The Users' Perspective on the Privacy-Utility Trade-offs in Health Recommender Systems
André Calero Valdez, Martina Ziefle
TL;DR
This study investigates how users perceive privacy-utility trade-offs when health data are used in health recommender systems, comparing k-anonymity and differential privacy. It combines focus groups with two large conjoint analyses ($n=521$) in Germany to quantify attribute importances and part-worth utilities across data type, recipient, identifiability, and privacy settings. Key findings show identifiability risk and the data recipient as primary drivers of sharing decisions, with strong reluctance toward mental illness data and commercial use, while data used for science and physical health information are more acceptable under privacy protections.

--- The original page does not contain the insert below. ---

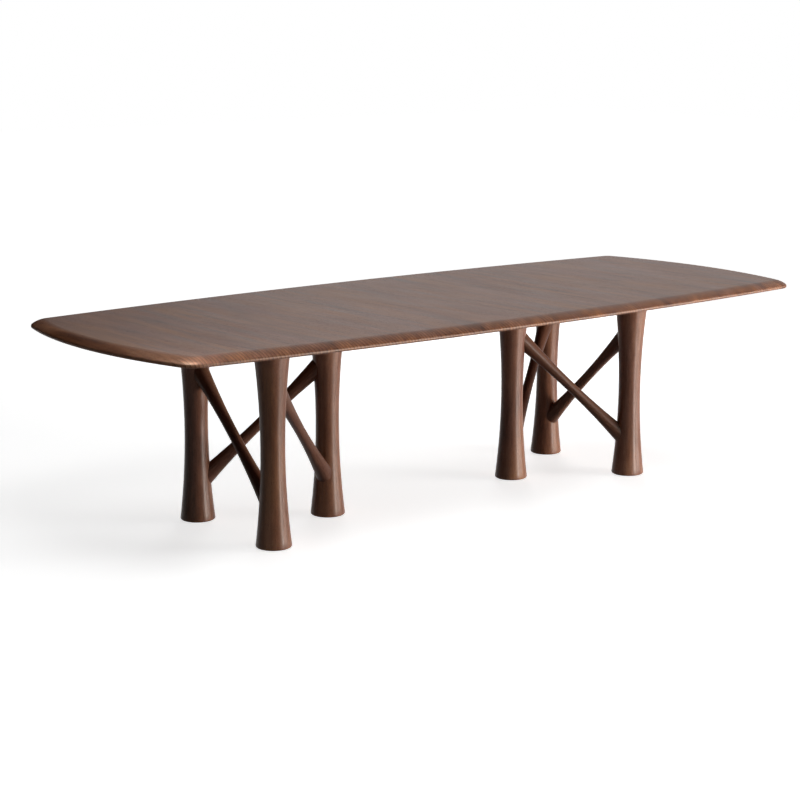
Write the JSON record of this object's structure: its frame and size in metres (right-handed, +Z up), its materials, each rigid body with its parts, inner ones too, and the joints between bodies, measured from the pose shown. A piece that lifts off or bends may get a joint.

The results offer actionable guidance for designing privacy-preserving health recommender systems and provide a practical method to estimate privacy budgets and user-acceptable trade-offs in real deployments.
Abstract
Privacy is a major good for users of personalized services such as recommender systems. When applied to the field of health informatics, privacy concerns of users may be amplified, but the possible utility of such services is also high. Despite availability of technologies such as k-anonymity, differential privacy, privacy-aware recommendation, and personalized privacy trade-offs, little research has been conducted on the users' willingness to share health data for usage in such systems. In two conjoint-decision studies (sample size n=521), we investigate importance and utility of privacy-preserving techniques related to sharing of personal health data for k-anonymity and differential privacy. Users were asked to pick a preferred sharing scenario depending on the recipient of the data, the benefit of sharing data, the type of data, and the parameterized privacy. Users disagreed with sharing data for commercial purposes regarding mental illnesses and with high de-anonymization risks but showed little concern when data is used for scientific purposes and is related to physical illnesses. Suggestions for health recommender system development are derived from the findings.